Au final, cette recréation posthume des traits d’un comédien ne semble pas si éloignée d’Ed Wood qui réutilisait les images de Lugosi pour Plan 9 from outer space. Dès lors, au-delà de l’aspect commercial de l’exemple de Wood, que recherche-t-on dans le rappel de la mémoire d’un artiste mort? Qu’est-ce que cela indique sur notre rapport personnel et collectif face à ces acteurs et aux œuvres dans lesquels ils jouent?

Conclusion

Au final, The Horrifically Real Virtuality se place à la pointe des innovations techniques dans le domaine de la réalité virtuelle, en particulier dans les interactions avec le décor et les protagonistes. Plus encore, cette initiative ouvre la voie à des réflexions sur notre rapport à l’image, aux acteurs et au cinéma en général qui vont, sans aucun doute, s’exacerber avec les évolutions à venir.

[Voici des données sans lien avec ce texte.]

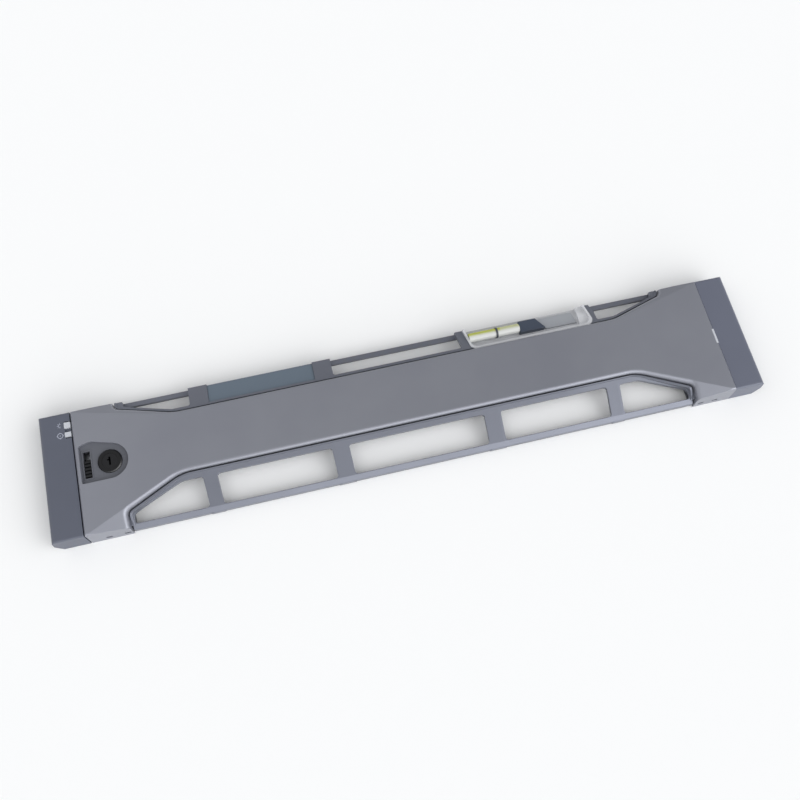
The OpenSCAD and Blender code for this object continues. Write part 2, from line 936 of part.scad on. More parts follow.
module key_plug() {
  color([0.1, 0.1, 0.11])
    difference() {
      union() {
        rod(-lock_x, lock_y, cam_top, ring_top - 1.1, plug_r);
        rod(-lock_x, lock_y, ring_top - 1.2, ring_top - 0.2, plug_head_r);
        box([-lock_x - tail_r, -lock_x + tail_r], [lock_y - tail_r, lock_y + tail_r],
          [cam_top - cam_t + 0.1, cam_top + eps]);
        rod(-lock_x, lock_y, cam_top - cam_t - cam_nut_t, cam_top, stud_r);
      }
      translate([-lock_x, lock_y, depth])
        cube([1.2, 5.6, 12], center = true);
      translate([-lock_x - 0.9, lock_y + 0.9, depth])
        cube([1.4, 1, 12], center = true);
    }
}

module lock_cam() {
  color([0.72, 0.72, 0.72])
    difference() {
      union() {
        rod(-lock_x, lock_y, cam_top - cam_t, cam_top, 4.6);
        box([-lock_x - 3, -lock_x + 3], [lock_y, lock_y + cam_reach], [cam_top - cam_t, cam_top]);
      }
      box([-lock_x - tail_r, -lock_x + tail_r], [lock_y - tail_r, lock_y + tail_r], [0, depth]);
    }
}

module cam_nut() {
  color([0.72, 0.72, 0.72])
    difference() {
      translate([-lock_x, lock_y, cam_top - cam_t - cam_nut_t])
        cylinder(r = 3.4, h = cam_nut_t, $fn = 6);
      rod(-lock_x, lock_y, 0, depth, stud_r + 0.03);
    }
}

// ---------- release latch ----------

module release_slider() {
  w = slot_w - 2 * slider_clearance;
  y0 = slot_y0 + 0.3;
  pitch = slider_l / 5;
  color([0.3, 0.31, 0.33])
    union() {
      box([-slot_x - w / 2, -slot_x + w / 2], [y0, y0 + slider_l], [esc_bot - 2, esc_top - 0.6]);
      for (i = [0:4])
        translate([-slot_x, y0 + (i + 0.5) * pitch, esc_top - 0.6])
          along_x(-w / 2, w / 2)
            polygon([[-0.42 * pitch, -eps], [0.42 * pitch, -eps], [0.2 * pitch, 1.1], [-0.2 * pitch, 1.1]]);
      box([-slot_x - w / 2 - 1.2, -slot_x + w / 2 + 1.2], [y0 - 1.5, y0 + slider_l + 1.5],
        [esc_bot - 1.6, esc_bot - 0.3]);
      box([-slot_x - 1.8, -slot_x + 1.8], [y0 + 2, y0 + slider_l - 2], [latch_top, esc_bot]);
    }
}

module latch_plate() {
  color([0.74, 0.75, 0.76])
    union() {
      box([-slot_x - latch_w / 2, -slot_x + latch_w / 2], [latch_y0, latch_y1], [latch_z, latch_top]);
      box([-slot_x - 2.6, -slot_x + 2.6], [latch_y1 - latch_t, latch_y1], [latch_z, spring_z + spring_r]);
      box([-tongue_x, -slot_x], tongue_y, [latch_z, latch_top]);
      box([-tongue_x, latch_t - tongue_x], tongue_y, [2, latch_top]);
    }
}

spring_turns = 7;
spring_steps = 16;

module latch_spring() {
  n = spring_turns * spring_steps;
  m = 8;
  rc = spring_r - spring_wire / 2;
  rise = (spring_y1 - latch_y1 - spring_wire) / n;
  points = [
    for (i = [0:n], j = [0:m - 1])
      let (a = i * 360 / spring_steps, b = j * 360 / m, r = rc + spring_wire / 2 * cos(b))
      [r * cos(a), spring_wire / 2 + i * rise + spring_wire / 2 * sin(b), r * sin(a)]
  ];
  sides = [
    for (i = [0:n - 1], j = [0:m - 1])
      [i * m + j, (i + 1) * m + j, (i + 1) * m + (j + 1) % m, i * m + (j + 1) % m]
  ];
  ends = [[for (j = [0:m - 1]) j], [for (j = [m - 1:-1:0]) n * m + j]];
  color([0.8, 0.8, 0.82])
    translate([-slot_x, latch_y1, spring_z])
      polyhedron(points, concat(sides, ends), convexity = 10);
}

module latch_guide() {
  x0 = -slot_x - latch_w / 2;
  x1 = -slot_x + latch_w / 2;
  color([0.2, 0.21, 0.23])
    difference() {
      union() {
        box([x0 - 1.4, x1 + 1.4], [guide_y0, guide_y1], [guide_floor, latch_z]);
        box([x0 - 1.4, x0 - 0.1], [guide_y0, spring_y1 - 1], [guide_floor, latch_top + 0.4]);
        box([x1 + 0.1, x1 + 1.4], [guide_y0, spring_y1 - 1], [guide_floor, latch_top + 0.4]);
        box([-slot_x - 3, -slot_x + 3], [spring_y1, spring_y1 + 2], [guide_floor, spring_z + spring_r + 0.3]);
      }
      box([x0 - 3, x0], [tongue_y[0] - 0.8, tongue_y[1] + latch_travel + 0.8], [latch_z, depth]);
      box([-slot_x - 2.2, -slot_x + 2.2], [latch_y0 + 4, latch_y1 - 5], [0, latch_z + 1]);
      for (y = guide_boss_y)
        rod(-slot_x, y, 0, depth, screw_r);
    }
}

module latch_guide_screws() {
  color([0.75, 0.75, 0.77])
    for (y = guide_boss_y)
      screw(-slot_x, y, guide_floor, guide_floor + 6.6);
}

// ---------- fixed hooks and screws ----------

module hook_plate() {
  color([0.74, 0.75, 0.76])
    difference() {
      union() {
        box([hook_screw_x - 6, fas_x - wall - 2], [-20, 20], [plate_top, plate_top + 1.4]);
        for (s = [-1, 1])
          translate([0, s * hook_screw_y, 0]) {
            box([fas_x - wall - 3, right_in + 12.4], [-4, 4], [plate_top, plate_top + 1.4]);
            box([right_in + 11, right_in + 12.4], [-4, 4], [1, plate_top + 1.4]);
          }
      }
      for (s = [-1, 1])
        rod(hook_screw_x, s * hook_screw_y, 0, depth, screw_r);
    }
}

module hook_screws() {
  color([0.75, 0.75, 0.77])
    for (s = [-1, 1])
      screw(hook_screw_x, s * hook_screw_y, plate_bot, plate_top + 2);
}

module fascia_screws() {
  color([0.75, 0.75, 0.77])
    for (x = fascia_screw_x)
      screw(x, fascia_screw_y, web_bot, face_in - 1.6);
}

module frame_screws() {
  color([0.75, 0.75, 0.77])
    both_ways()
      for (s = [-1, 1])
        screw(frame_screw_x, s * frame_screw_y, plate_bot, web_top - 1);
}

module cap_screws() {
  color([0.75, 0.75, 0.77])
    both_ways()
      for (s = [-1, 1])
        screw(cap_screw_x, s * cap_screw_y, plate_bot, plate_top + 6);
}

// ---------- status window ----------

module status_tray() {
  color([0.9, 0.92, 0.94, 0.5])
    difference() {
      translate([0, 0, bay_floor])
        linear_extrude(tray_top - bay_floor)
          intersection() {
            bay_plan();
            square([width, 2 * tray_out], center = true);
          }
      translate([0, 0, bay_floor + tray_t])
        linear_extrude(depth)
          difference() {
            bay_plan(tray_rim);
            translate([reflector_x1 + 1.4, 0])
              square([20, 60]);
          }
      translate([0, 0, tray_top - 2.4])
        linear_extrude(depth)
          intersection() {
            bay_plan(tray_rim);
            translate([reflector_x1, 0])
              square([20, 60]);
          }
    }
}

module light_guide_rod() {
  color([0.78, 0.84, 0.35, 0.7])
    translate([guide_x0, guide_y, guide_z])
      rotate([0, 90, 0])
        union() {
          cylinder(r = guide_r, h = guide_x1 - guide_x0 - 0.8);
          translate([0, 0, guide_x1 - guide_x0 - 0.8 - eps])
            cylinder(r1 = guide_r, r2 = guide_r - 0.8, h = 0.8);
        }
}

module guide_collar() {
  color([0.2, 0.21, 0.22])
    translate([collar_x, guide_y, guide_z])
      rotate([0, 90, 0])
        difference() {
          cylinder(r = collar_r, h = 1.4, center = true);
          cylinder(r = guide_r, h = 3, center = true);
        }
}

module lamp_block() {
  color([0.2, 0.22, 0.27])
    translate([0, 0, bay_floor + tray_t])
      linear_extrude(5)
        polygon([
          [guide_x1, bits_y0], [lamp_x1, bits_y0], [lamp_x1 - 5.6, bits_y1], [guide_x1, bits_y1]
        ]);
}

module reflector_plate() {
  color([0.6, 0.61, 0.63])
    translate([0, 0, bay_floor + tray_t])
      linear_extrude(1.6)
        polygon([
          [lamp_x1 + 1.4, bits_y0], [reflector_x1, bits_y0],
          [reflector_x1 - 2, bits_y1], [lamp_x1 - 4.2, bits_y1]
        ]);
}

// ---------- output ----------

front_fascia();
grille_frame();
rear_frame();
left_end_cap();
right_end_cap();
nameplate();
lock_escutcheon();
lock_body();
lock_nut();
key_plug();
lock_cam();
cam_nut();
release_slider();
latch_plate();
latch_spring();
latch_guide();
latch_guide_screws();
hook_plate();
hook_screws();
fascia_screws();
frame_screws();
cap_screws();
upper_light_pipe();
lower_light_pipe();
side_light_pipe();
status_tray();
light_guide_rod();
guide_collar();
lamp_block();
reflector_plate();
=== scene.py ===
"""Dresses and lights a two-unit server front bezel that lies on a pale table."""

import logging
import math
from dataclasses import dataclass, field
from enum import Enum
from typing import Any

import bmesh
import bpy
from mathutils import Euler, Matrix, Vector


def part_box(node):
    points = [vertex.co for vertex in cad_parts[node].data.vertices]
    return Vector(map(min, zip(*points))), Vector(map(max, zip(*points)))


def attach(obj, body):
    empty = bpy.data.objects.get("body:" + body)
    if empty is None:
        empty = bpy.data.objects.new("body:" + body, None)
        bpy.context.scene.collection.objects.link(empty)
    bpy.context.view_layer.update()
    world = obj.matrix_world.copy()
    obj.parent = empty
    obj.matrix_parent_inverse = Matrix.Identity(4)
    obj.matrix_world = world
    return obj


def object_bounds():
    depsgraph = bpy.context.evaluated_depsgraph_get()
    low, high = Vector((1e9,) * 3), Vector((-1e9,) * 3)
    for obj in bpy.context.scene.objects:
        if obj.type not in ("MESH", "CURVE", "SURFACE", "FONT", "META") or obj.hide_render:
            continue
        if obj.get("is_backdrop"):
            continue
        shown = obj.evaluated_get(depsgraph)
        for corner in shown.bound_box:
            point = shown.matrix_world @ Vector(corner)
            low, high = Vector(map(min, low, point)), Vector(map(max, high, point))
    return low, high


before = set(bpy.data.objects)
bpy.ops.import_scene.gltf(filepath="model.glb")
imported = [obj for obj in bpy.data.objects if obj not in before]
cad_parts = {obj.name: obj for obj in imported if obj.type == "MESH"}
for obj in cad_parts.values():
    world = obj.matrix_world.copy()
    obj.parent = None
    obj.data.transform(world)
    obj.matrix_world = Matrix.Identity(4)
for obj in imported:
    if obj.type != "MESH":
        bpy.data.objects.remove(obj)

log = logging.getLogger("bezel")
MM = 0.001


# ---------- colour and node helpers ----------


def linear(hex_colour: str, alpha: float = 1.0) -> tuple[float, float, float, float]:
    """Turns an sRGB hex colour into linear red, green, blue and alpha.

    Args:
        hex_colour: Six hex digits, with or without a leading hash.
        alpha: The fourth value.

    Returns:
        The colour as Blender's shaders want it.
    """
    digits = hex_colour.lstrip("#")
    values = [int(digits[i:i + 2], 16) / 255 for i in (0, 2, 4)]
    red, green, blue = (
        v / 12.92 if v <= 0.04045 else ((v + 0.055) / 1.055) ** 2.4 for v in values
    )
    return red, green, blue, alpha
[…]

Ainsi, il est possible de considérer que le Centre Phi présente ici ce qui sera, probablement, le futur du cinéma.

The Horrifically Real Virtuality
Jusqu’au 28 avril 2019
Centre Phi
407, Rue Saint-Pierre
Métro Square-Victoria-OACI
Du mardi au dimanche
Français: 10h30, 11h45, 14h30, 17h15, 18h45
Anglais: 13h15, 16h, 20h
Durée de l’expérience: 60 minutes

Plus d’informations cliquez ici.

En bannière : Illustration de The Horrifically Real Virtuality ©DVgroup


[i]Pour plus d’informations sur le DVgroup ou encore l’ensemble des concepteurs de The Horrifically Real Virtuality voir DVgroup, The Horrifically Real Virtuality, A horrific comedy set in the 1950’s, En ligne, 2019. . Consulté le 11 mars 2019.
[ii]Cela fait notamment suite à Alice, The Virtual Reality Play proposé en 2017 par le même collectif, offrant une immersion dans l’univers d’Alice au pays des merveilles. Plus de renseignements sur DVgroup, Alice, The virtual reality play, En ligne, 2017. . Consulté le 11 mars 2019.
[iii]Titre donné par Harry et Michael Medved dans The Golden Turkey Awards: The Worst Achievements in Hollywood History, New-York, Putnam, 1980.
[iv]Distribution: Bela Lugosi: Sylvio Archambault, Claude Talbot, Guillaume Tremblay / Ed Wood: Gabriel Morin, Francis Vachon, Thomas Vallières / Sarah: Julia Borsellino, Marie-Michelle Garon, Caroline Lavigne. Source : Centre Phi, The Horrifically Real Virtuality, En ligne, 2019. . Consulté le 11 mars 2019.
[v]La motion capture du visage est réalisée par Dynamixyz. DVgroup, The Horrifically Real Virtuality, A horrific comedy set in the 1950’s, En ligne, 2019. . Consulté le 11 mars 2019.
[vi]Sur ce point voir Sarah Sermondadaz, «  Star Wars : comment Rogue One a fait tourner Peter Cushing, 23 ans après sa mort », Sciences et avenirs, En ligne, 4 janvier 2017. . Ou encore, Mathilde Cesbron, « Comment Star Wars : Roguhttp://www.youtube.com/watch?v=QHBl43lMJY0e One a ressuscité le Grand Moff Tarkin », Le Point.fr, En ligne, 5 janvier 2017. . Consultés le 11 mars 2019.
[vii]Sur ce point voir Élodie Bardinet, « Mort de Robin Williams : l’acteur refuse d’être ressuscité en numérique », Première.fr, En ligne, 31 mars 2015. . Consultés le 11 mars 2019.